- Brief
Extract all of the data and reproduce it precisely.

- Recorded information
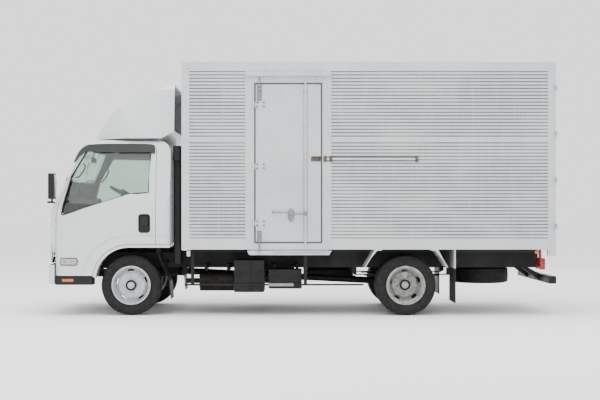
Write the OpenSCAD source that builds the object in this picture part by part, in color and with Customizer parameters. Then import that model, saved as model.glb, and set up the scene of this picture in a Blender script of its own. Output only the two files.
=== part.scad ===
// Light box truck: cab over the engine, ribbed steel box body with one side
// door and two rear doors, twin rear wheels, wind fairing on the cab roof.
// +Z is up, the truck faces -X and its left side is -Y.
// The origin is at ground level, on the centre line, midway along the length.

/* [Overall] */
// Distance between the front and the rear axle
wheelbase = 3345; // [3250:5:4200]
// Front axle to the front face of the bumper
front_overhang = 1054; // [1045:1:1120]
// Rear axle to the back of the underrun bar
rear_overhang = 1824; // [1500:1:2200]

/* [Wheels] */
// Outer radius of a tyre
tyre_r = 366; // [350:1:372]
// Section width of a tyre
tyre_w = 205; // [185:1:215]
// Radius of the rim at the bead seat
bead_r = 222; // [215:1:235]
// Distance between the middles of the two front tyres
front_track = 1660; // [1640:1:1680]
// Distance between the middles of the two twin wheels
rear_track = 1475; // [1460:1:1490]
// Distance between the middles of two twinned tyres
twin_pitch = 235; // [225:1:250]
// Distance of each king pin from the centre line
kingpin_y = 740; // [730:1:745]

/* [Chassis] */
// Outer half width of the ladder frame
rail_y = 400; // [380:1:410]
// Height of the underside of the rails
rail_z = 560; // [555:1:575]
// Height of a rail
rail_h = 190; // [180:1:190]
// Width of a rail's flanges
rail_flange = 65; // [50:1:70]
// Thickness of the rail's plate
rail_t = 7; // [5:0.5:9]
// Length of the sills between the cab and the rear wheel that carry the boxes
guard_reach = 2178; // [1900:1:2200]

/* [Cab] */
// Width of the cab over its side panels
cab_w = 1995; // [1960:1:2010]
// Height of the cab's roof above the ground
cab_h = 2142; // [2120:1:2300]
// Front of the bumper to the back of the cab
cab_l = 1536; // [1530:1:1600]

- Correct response
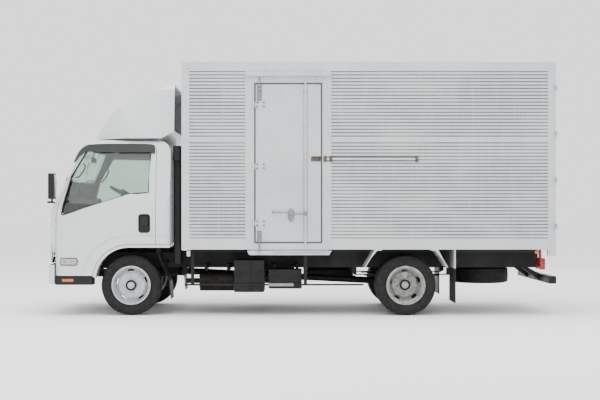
Write the OpenSCAD source that builds the object in this picture part by part, in color and with Customizer parameters. Then import that model, saved as model.glb, and set up the scene of this picture in a Blender script of its own. Output only the two files.
=== part.scad ===
// Light box truck: cab over the engine, ribbed steel box body with one side
// door and two rear doors, twin rear wheels, wind fairing on the cab roof.
// +Z is up, the truck faces -X and its left side is -Y.
// The origin is at ground level, on the centre line, midway along the length.

/* [Overall] */
// Distance between the front and the rear axle
wheelbase = 3345; // [3250:5:4200]
// Front axle to the front face of the bumper
front_overhang = 1054; // [1045:1:1120]
// Rear axle to the back of the underrun bar
rear_overhang = 1824; // [1500:1:2200]

/* [Wheels] */
// Outer radius of a tyre
tyre_r = 366; // [350:1:372]
// Section width of a tyre
tyre_w = 205; // [185:1:215]
// Radius of the rim at the bead seat
bead_r = 222; // [215:1:235]
// Distance between the middles of the two front tyres
front_track = 1660; // [1640:1:1680]
// Distance between the middles of the two twin wheels
rear_track = 1475; // [1460:1:1490]
// Distance between the middles of two twinned tyres
twin_pitch = 235; // [225:1:250]
// Distance of each king pin from the centre line
kingpin_y = 740; // [730:1:745]

/* [Chassis] */
// Outer half width of the ladder frame
rail_y = 400; // [380:1:410]
// Height of the underside of the rails
rail_z = 560; // [555:1:575]
// Height of a rail
rail_h = 190; // [180:1:190]
// Width of a rail's flanges
rail_flange = 65; // [50:1:70]
// Thickness of the rail's plate
rail_t = 7; // [5:0.5:9]
// Length of the sills between the cab and the rear wheel that carry the boxes
guard_reach = 2178; // [1900:1:2200]

/* [Cab] */
// Width of the cab over its side panels
cab_w = 1995; // [1960:1:2010]
// Height of the cab's roof above the ground
cab_h = 2142; // [2120:1:2300]
// Front of the bumper to the back of the cab
cab_l = 1536; // [1530:1:1600]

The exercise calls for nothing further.